What is being asked = Copy verbatim the material from its first line to the line that holds "lcd_board_d = 60; // [58:0.5:62]", including that line.

Data extract =
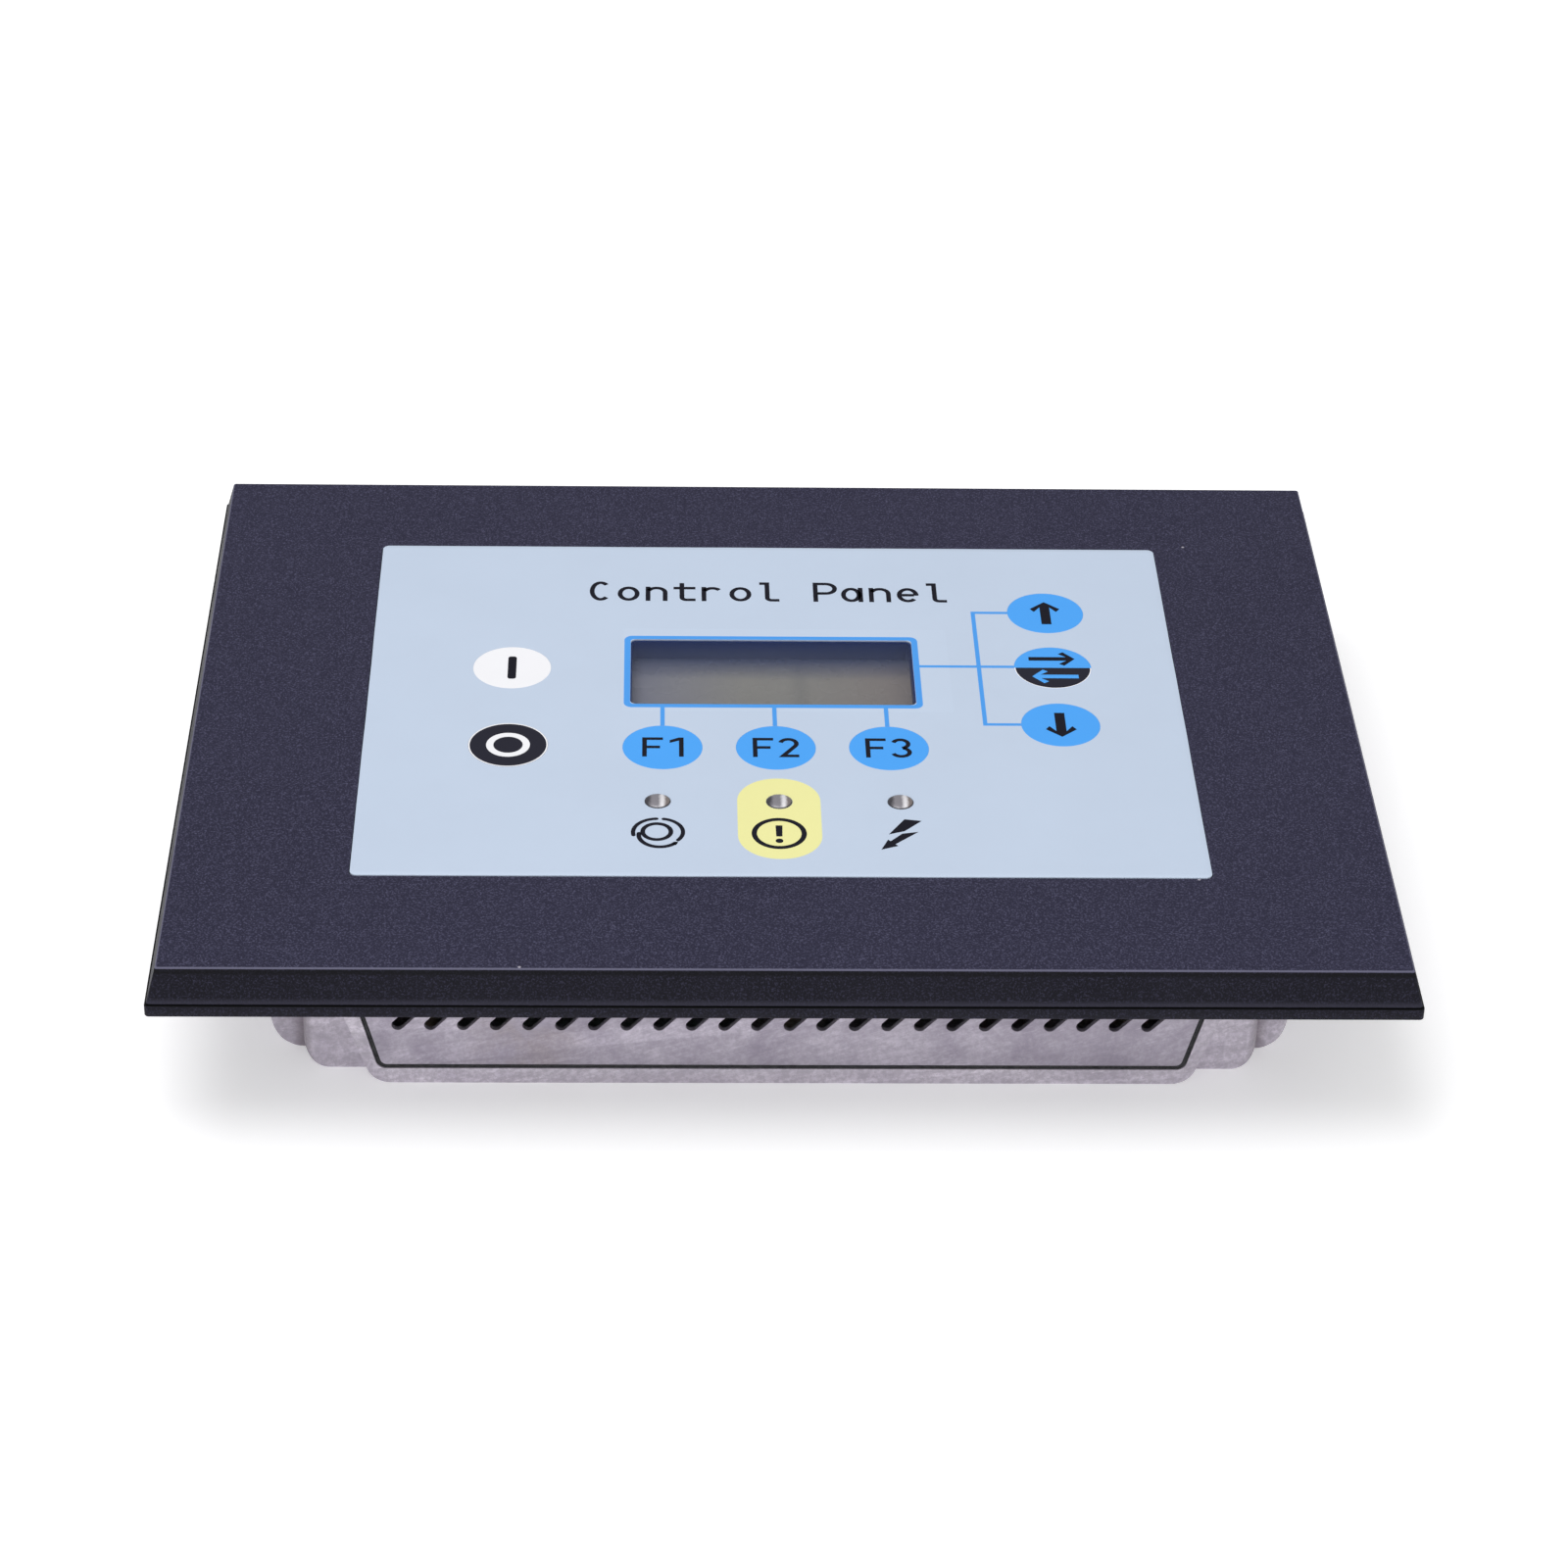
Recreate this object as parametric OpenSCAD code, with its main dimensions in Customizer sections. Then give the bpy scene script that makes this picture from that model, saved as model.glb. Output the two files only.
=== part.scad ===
// Panel-mount controller: a bezel with a membrane keypad and a display, on a die-cast housing.
// It rests on the housing's back. The origin is the centre of that back face, +Z points out of
// the front face and +Y towards the top of the label.

/* [Bezel] */
// Width of the bezel
bezel_w = 300; // [298:1:306]
// Depth of the bezel, from its bottom edge to its top edge
bezel_d = 235; // [234:1:242]
// Height of the front face above the housing's back
face_z = 47; // [46.5:0.5:50]
// Height of the bezel from its rim to its face
bezel_h = 11.6; // [11.4:0.2:13]
// How far the slopes along the front and back lean in
front_run = 3.8; // [2:0.2:5]
// How far the slopes along the left and right lean in
side_run = 2.7; // [2:0.1:4]
// Height of the upright edge below the slope
edge_h = 3.1; // [2:0.1:4]
// Radius of the bezel's upright corners
bezel_corner_r = 1; // [0.5:0.5:4]

/* [Label] */
// Width of the printed label
label_w = 208.2; // [204:0.2:212]
// Depth of the printed label
label_d = 156; // [152:0.5:160]
// Depth of the recess for label, spacer and circuit
recess_depth = 1.5; // [1.3:0.1:2]
// How far the label stands above the face
label_proud = 0.15; // [0:0.05:0.3]

/* [Keys and lamps] */
// Radius of a key
key_r = 10; // [9:0.5:10.5]
// Running clearance around a key
key_gap = 0.08; // [0.05:0.01:0.1]
// Radius of a snap dome
dome_r = 6; // [4:0.5:7]
// Radius of a lamp's lens
lamp_r = 3.2; // [2.5:0.1:3.3]
// Height of a lamp's lens above the face
lamp_proud = 0.8; // [0.6:0.1:1.2]

/* [Display] */
// Width of the display window
window_w = 73.2; // [70:0.2:74]
// Depth of the display window
window_d = 31.4; // [29:0.2:32]
// Width of the display module's board
lcd_board_w = 98; // [97:0.5:100]
// Depth of the display module's board
lcd_board_d = 60; // [58:0.5:62]

/* [Housing] */
// Half width, half depth and bottom fillet of the housing's wide middle block
wide_block = [124.8, 82, 10];
// Half width, half depth and bottom fillet of the next step
step_block = [116, 90.5, 8];
// Half depth of the two end walls
end_y = 96; // [95:0.5:96.5]
// Wall thickness of the housing
housing_wall = 3; // [2.5:0.1:3.2]
// Number of slots in each vent plate
slot_count = 24; // [12:1:24]
// Distance between vent slots
slot_pitch = 7.85; // [7:0.05:7.9]
// Width of a vent slot
slot_w = 3; // [2:0.1:3.4]
// Lean of the vent slots from the horizontal, degrees
slot_angle = 47; // [40:1:60]

/* [Door seat] */
// Distance between mounting studs across the width
stud_span_x = 277; // [276:1:278]
// Distance between mounting studs across the depth
stud_span_y = 180; // [160:2:190]
// Radius of a mounting stud
stud_r = 2.5; // [2:0.5:2.5]

/* [Hidden] */

$fn = 48;
cut = 1; // how far cutting bodies reach past a surface

// Levels along Z, from the face down
rim_z = face_z - bezel_h;
crease_z = rim_z + edge_h;
floor_z = face_z - recess_depth;
film_top = face_z + label_proud;
film_bottom = face_z - 0.25;
circuit_top = floor_z + 0.3;
bezel_under = face_z - 4;
flange_top = face_z - 6.7;
flange_t = 2;
frame_top = flange_top - flange_t;
frame_bottom = frame_top - 2;
gasket_bottom = rim_z - 0.4;

// Bezel
bezel_wall = 4.5;
label_pos = [-0.35, 2.15];
label_corner_r = 1.8;
label_gap = 0.15;

// Keys and lamps: places on the face
start_pos = [-68, 18.3];
stop_pos = [-68, -18.3];
soft_key_x = [-29.2, -0.7, 27.8];
soft_key_y = -19.1;
arrow_key_x = 72;
arrow_key_y = [46.8, 19.5, -7.8];
key_places = concat([start_pos, stop_pos], [for (x = soft_key_x) [x, soft_key_y]],
                    [for (y = arrow_key_y) [arrow_key_x, y]]);
lamp_x = [-30.4, -0.4, 29.6];
lamp_y = -43.5;
lamp_places = [for (x = lamp_x) [x, lamp_y]];
nub_r = 2;
nub_z = film_bottom - 0.1;
dome_top = nub_z - 0.1;
dome_t = 0.2;

// Display module, from the bezel's underside down
display_pos = [-0.85, 16.9];
window_corner_r = 1.6;
lcd_frame_w = 96.8;
lcd_frame_d = 39.3;
lcd_front = bezel_under - 0.8;
lcd_board_top = bezel_under - 7.6;
board_t = 1.6;
lcd_post_x = 46.5;
lcd_post_y = 27.5;
post_r = 3;
led_board_top = bezel_under - 4.4;
led_post_x = 41;

// Main board and what stands on it
main_pos = [0, 10];
main_w = 190;
main_d = 130;
main_bottom = 15;
main_top = main_bottom + board_t;
standoff_x = [-88, 0, 88];
standoff_y = [-58, 58];
tail_pos = [60, -45];
tail_w = 20;
display_ribbon_pos = [-20, -5];
led_ribbon_pos = [0, -40];
ribbon_w = 16;
strip_t = 0.3;
socket_h = 6;

// Connectors in the housing's back: centre, width and depth
input_pos = [-48, 52];
output_pos = [48, 52];
sensor_pos = [-48, -22];
comms_pos = [40, -22];
header_w = 63;
header_d = 12;
comms_w = 31;
comms_d = 12.6;
header_bottom = 1;
header_floor = 11;
header_wall = 1.2;
pin_pitch = 5.08;
connector_gap = 0.4;

// Housing: the end bay and its plate have sides that lean out to a knee and are upright above it
end_foot = 99;
end_lean = 18.3;
end_fillet = 6;
knee_z = 24;
end_inner_half_w = 97.5;
block_corner_r = 3.5;
block_front_r = 1;
plate_foot = 97.1;
plate_lean = 14.3;
plate_corner_r = 2;
plate_low_z = 4.9;
plate_top_z = 37;
plate_t = 1.5;
plate_inset = 0.4;
plate_seam = 0.6;
slot_low_z = 17;
slot_len = 13;
slot_first_x = -2.35 - (slot_count - 1) * slot_pitch / 2;
flange_w = 266;
flange_d = 208;
frame_cut_w = 250;
frame_cut_d = 194;
gasket_w = 286;
gasket_d = 221;
gasket_hole_w = 268;
gasket_hole_d = 210;
frame_screw_places = [for (x = [-129, 129], y = [-60, 60]) [x, y],
                      for (x = [-60, 60], y = [-100.5, 100.5]) [x, y]];
screw_r = 1.5;
screw_head_r = 2.75;
screw_head_h = 1.8;
stud_bottom = 17.5;
stud_collar_r = stud_r + 0.4;
stud_hole_r = stud_r + 1.25;
label_plate = [70, 30];
label_plate_pos = [0, -74];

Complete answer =
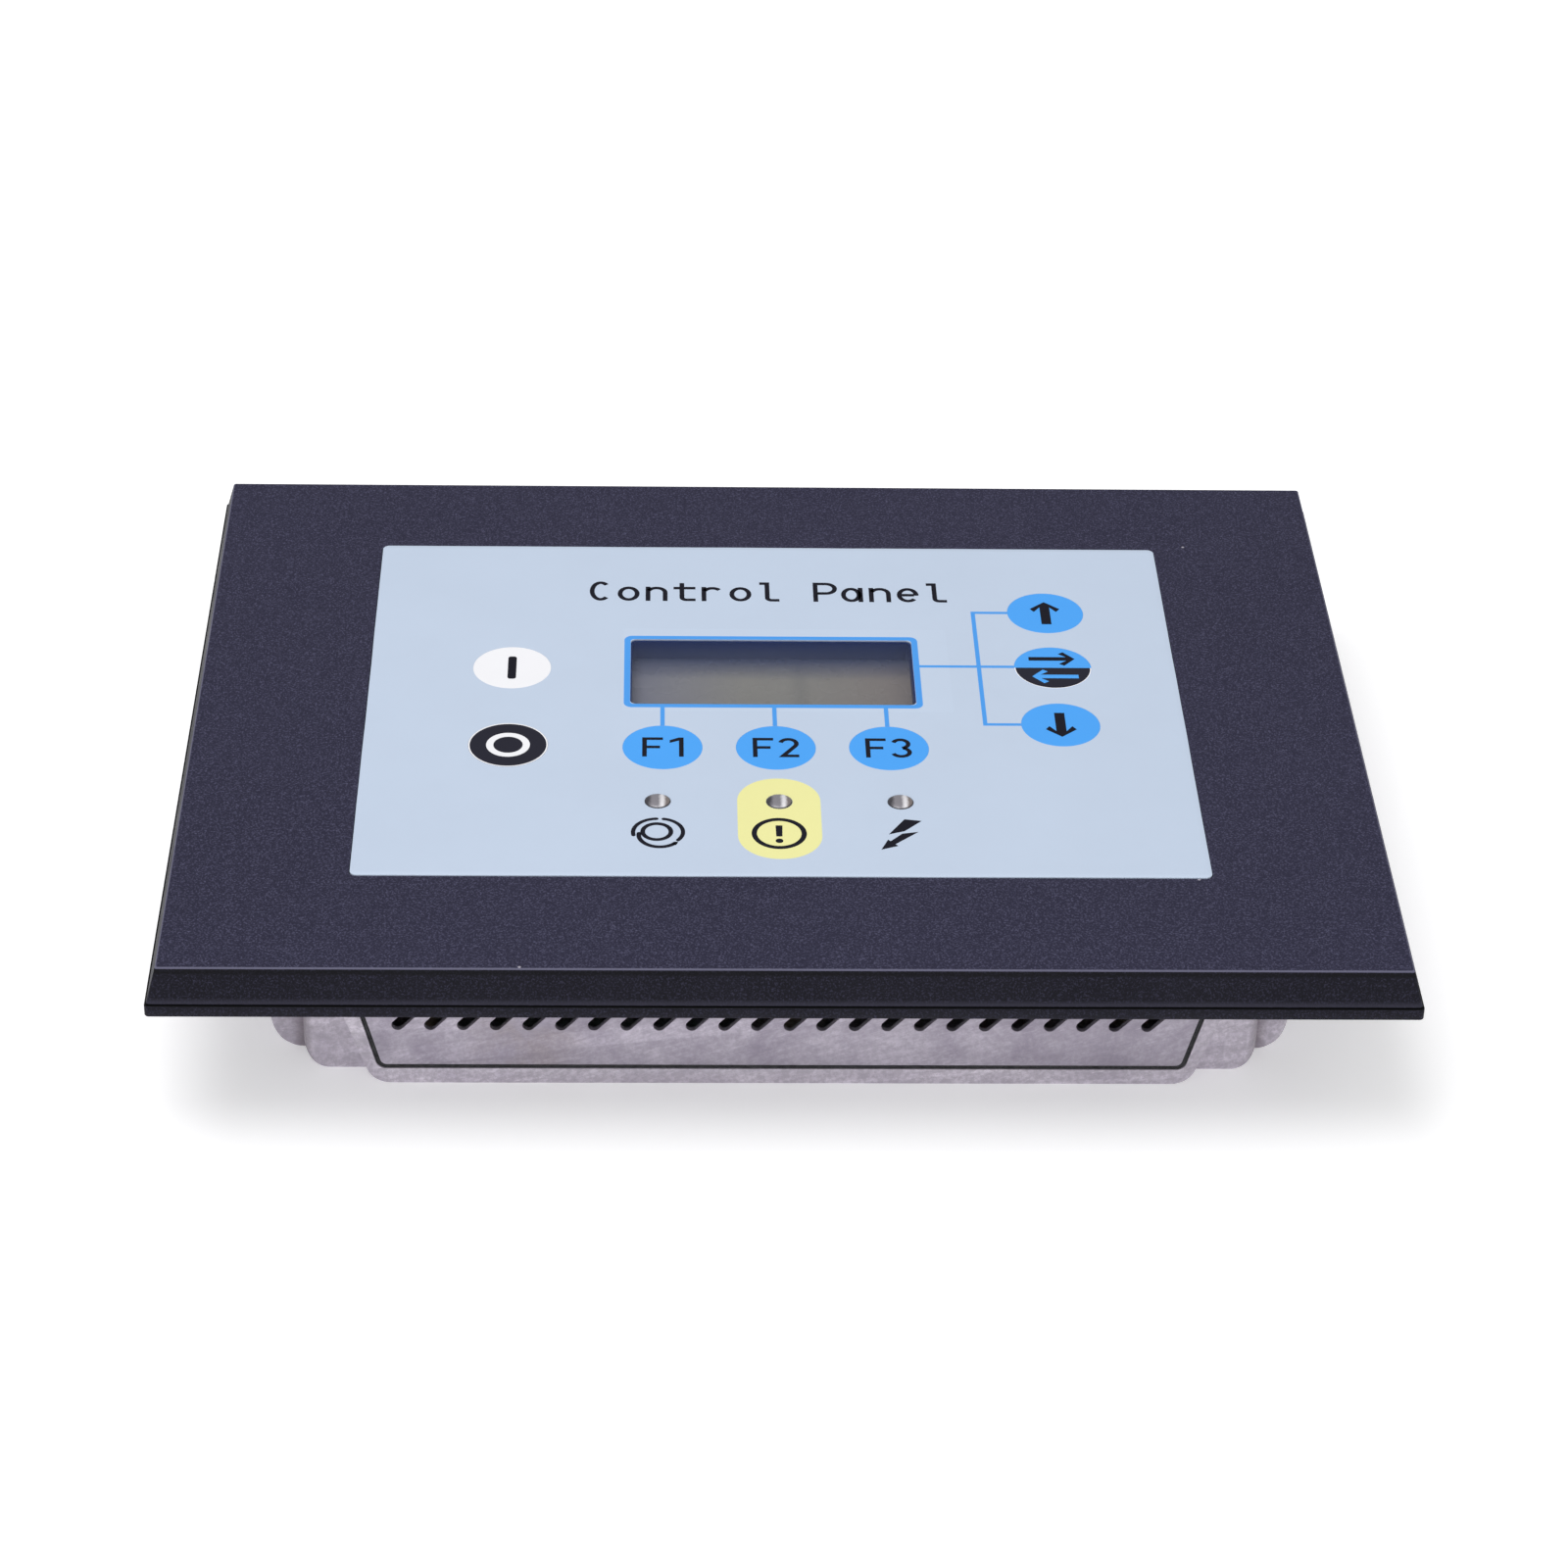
Recreate this object as parametric OpenSCAD code, with its main dimensions in Customizer sections. Then give the bpy scene script that makes this picture from that model, saved as model.glb. Output the two files only.
=== part.scad ===
// Panel-mount controller: a bezel with a membrane keypad and a display, on a die-cast housing.
// It rests on the housing's back. The origin is the centre of that back face, +Z points out of
// the front face and +Y towards the top of the label.

/* [Bezel] */
// Width of the bezel
bezel_w = 300; // [298:1:306]
// Depth of the bezel, from its bottom edge to its top edge
bezel_d = 235; // [234:1:242]
// Height of the front face above the housing's back
face_z = 47; // [46.5:0.5:50]
// Height of the bezel from its rim to its face
bezel_h = 11.6; // [11.4:0.2:13]
// How far the slopes along the front and back lean in
front_run = 3.8; // [2:0.2:5]
// How far the slopes along the left and right lean in
side_run = 2.7; // [2:0.1:4]
// Height of the upright edge below the slope
edge_h = 3.1; // [2:0.1:4]
// Radius of the bezel's upright corners
bezel_corner_r = 1; // [0.5:0.5:4]

/* [Label] */
// Width of the printed label
label_w = 208.2; // [204:0.2:212]
// Depth of the printed label
label_d = 156; // [152:0.5:160]
// Depth of the recess for label, spacer and circuit
recess_depth = 1.5; // [1.3:0.1:2]
// How far the label stands above the face
label_proud = 0.15; // [0:0.05:0.3]

/* [Keys and lamps] */
// Radius of a key
key_r = 10; // [9:0.5:10.5]
// Running clearance around a key
key_gap = 0.08; // [0.05:0.01:0.1]
// Radius of a snap dome
dome_r = 6; // [4:0.5:7]
// Radius of a lamp's lens
lamp_r = 3.2; // [2.5:0.1:3.3]
// Height of a lamp's lens above the face
lamp_proud = 0.8; // [0.6:0.1:1.2]

/* [Display] */
// Width of the display window
window_w = 73.2; // [70:0.2:74]
// Depth of the display window
window_d = 31.4; // [29:0.2:32]
// Width of the display module's board
lcd_board_w = 98; // [97:0.5:100]
// Depth of the display module's board
lcd_board_d = 60; // [58:0.5:62]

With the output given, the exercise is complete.